Untangling the Issues

Eventually, it became clear that several unrelated issues were being conflated: the request to fully fund the SRO and added overtime, the shared IT services agreement, the philosophy that supplemental requests should be accompanied with at least partial offsets, and the idea that costs should be shared between the Town and the schools.

Mr. Bochinski suggested doing it more simply: fully fund the SRO and overtime, and have the Board of Education and Town commit to coming back in good faith with a negotiated solution to the technology double billing. First Selectman Chris Spaulding said that, from a budget and accounting perspective, this was the safer and more sensible way go. He and Board of Education chair Gina Albert agreed to the understanding.

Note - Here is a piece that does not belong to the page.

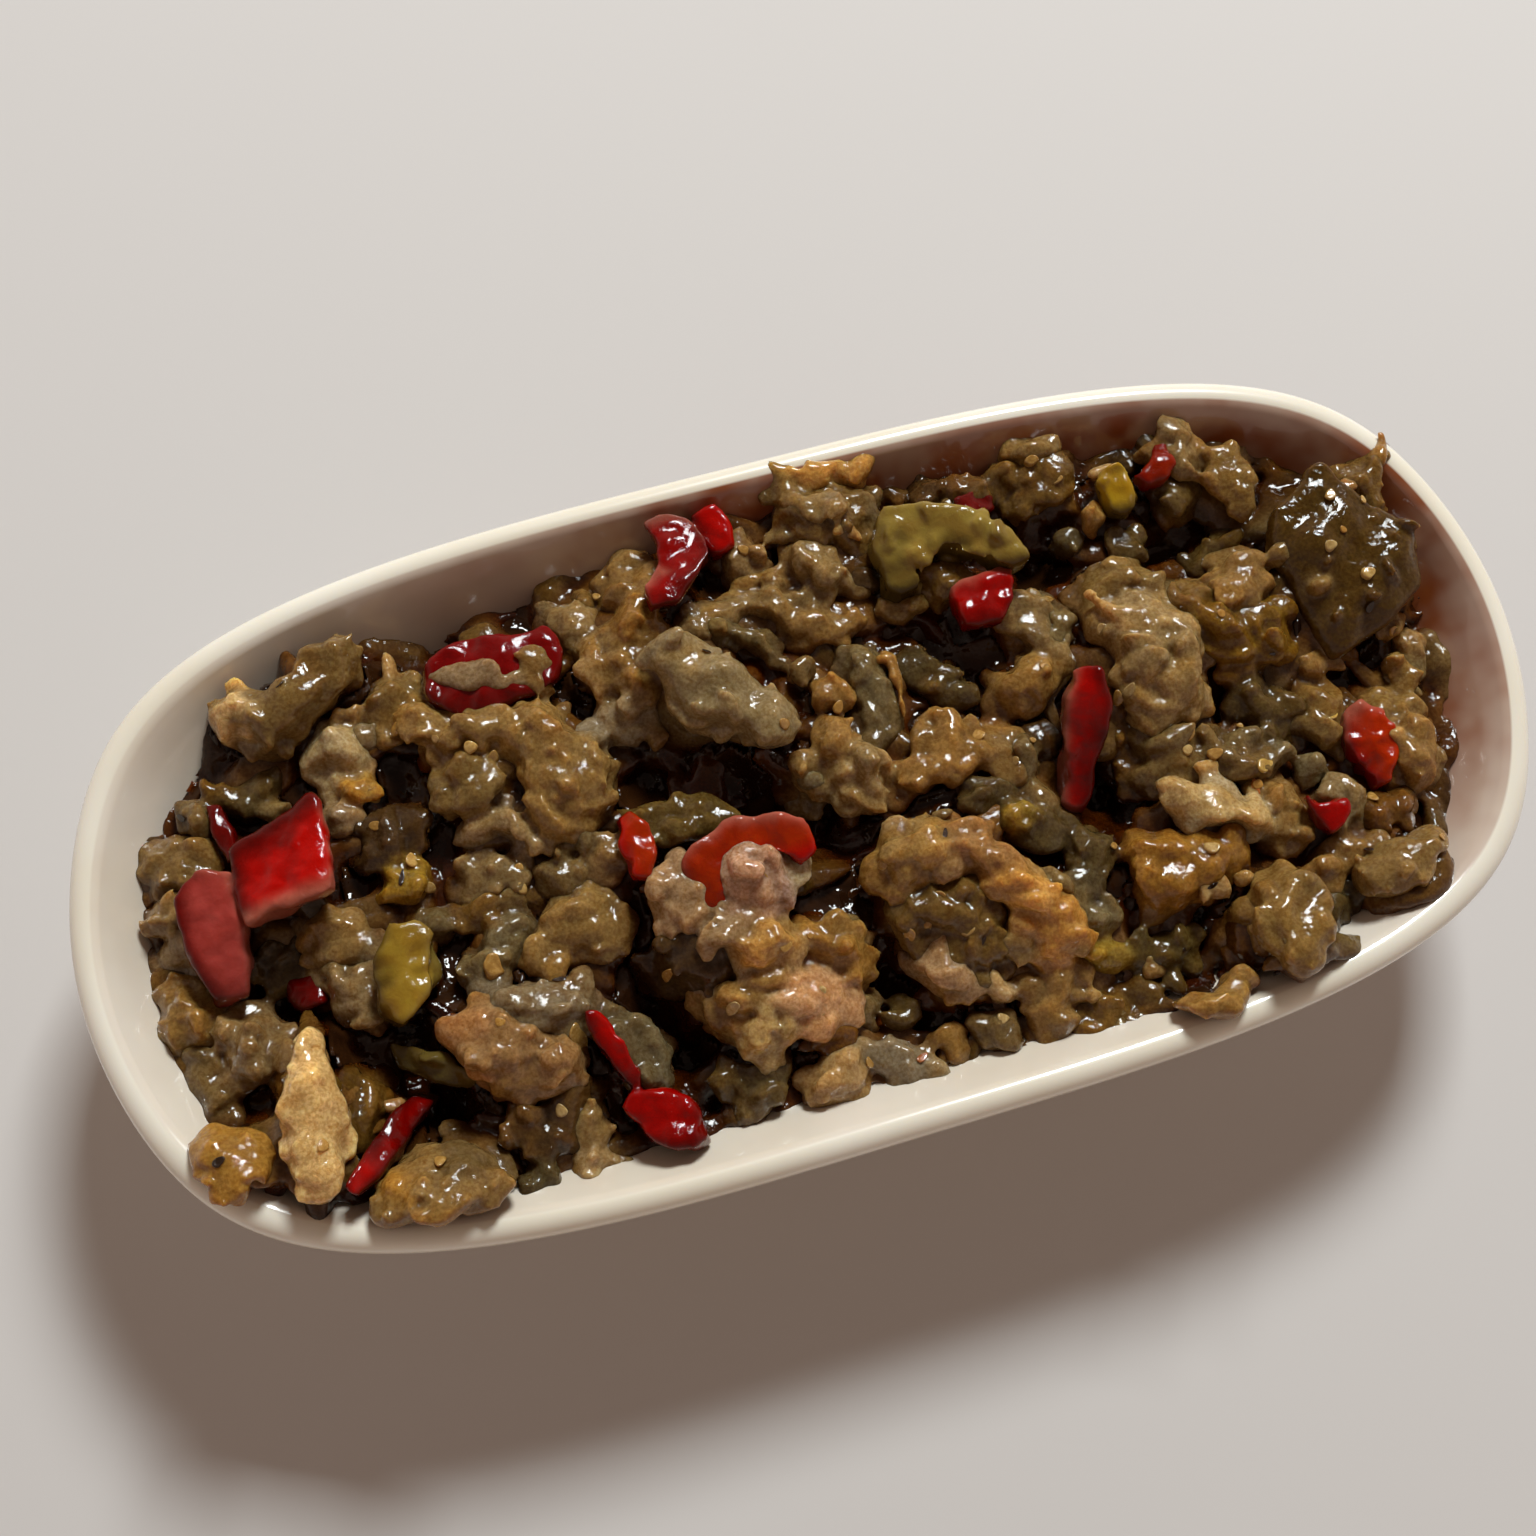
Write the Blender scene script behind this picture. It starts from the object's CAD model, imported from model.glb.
import math

import bmesh
import bpy
import numpy as np
from mathutils import Matrix, Vector, kdtree
from mathutils.bvhtree import BVHTree


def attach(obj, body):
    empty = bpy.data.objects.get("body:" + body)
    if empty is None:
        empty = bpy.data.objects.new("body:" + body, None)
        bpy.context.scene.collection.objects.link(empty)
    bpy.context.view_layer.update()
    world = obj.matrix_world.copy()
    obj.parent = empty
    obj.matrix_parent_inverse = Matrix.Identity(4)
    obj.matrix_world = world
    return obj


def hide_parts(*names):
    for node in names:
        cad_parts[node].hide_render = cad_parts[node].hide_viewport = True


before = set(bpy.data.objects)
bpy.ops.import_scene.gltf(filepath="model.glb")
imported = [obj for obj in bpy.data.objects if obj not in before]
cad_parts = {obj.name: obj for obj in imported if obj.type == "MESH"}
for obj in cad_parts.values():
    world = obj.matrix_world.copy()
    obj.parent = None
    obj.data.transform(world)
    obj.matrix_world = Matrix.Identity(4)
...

Thus, Mr. Bochinski's motion to approve the supplemental request passed by a vote of 4 to 2. The ayes were Mr. Ezzes, Mr. Bochinski, Mr. Ferguson, and Mr. Grauberd. Mr. Sargent was not present.

By telephone, Melissa Zales Koller voted no, repeating her objection from the June meeting that the public should be allowed to vote on the matter.

Mr. Baldwin also voted no, saying that while he supported adding an SRO, he was "disappointed this Board would pass a special appropriation right after the budget cycle without any self-funding," and that he couldn't support it for that reason.

Asked for a reaction after the meeting, Mr. Spaulding said "I'm very pleased the Board of Finance agreed to fund the School Resource Officer. The existing SRO is a complete success. I expect similar results from the new one."

In Happier Finance News...

At the end of the meeting, Finance Director Rick Darling told the Board that with the state's final budget in place, Weston will receive $334,000 in Education Cost Sharing and Municipal Stabilization grants. During the budget season, with the upheaval in the state's fiscal process, the Town was conservative and anticipated no such revenue from Hartford this year. As recently as four years ago, Weston received $1.5 million in such funds.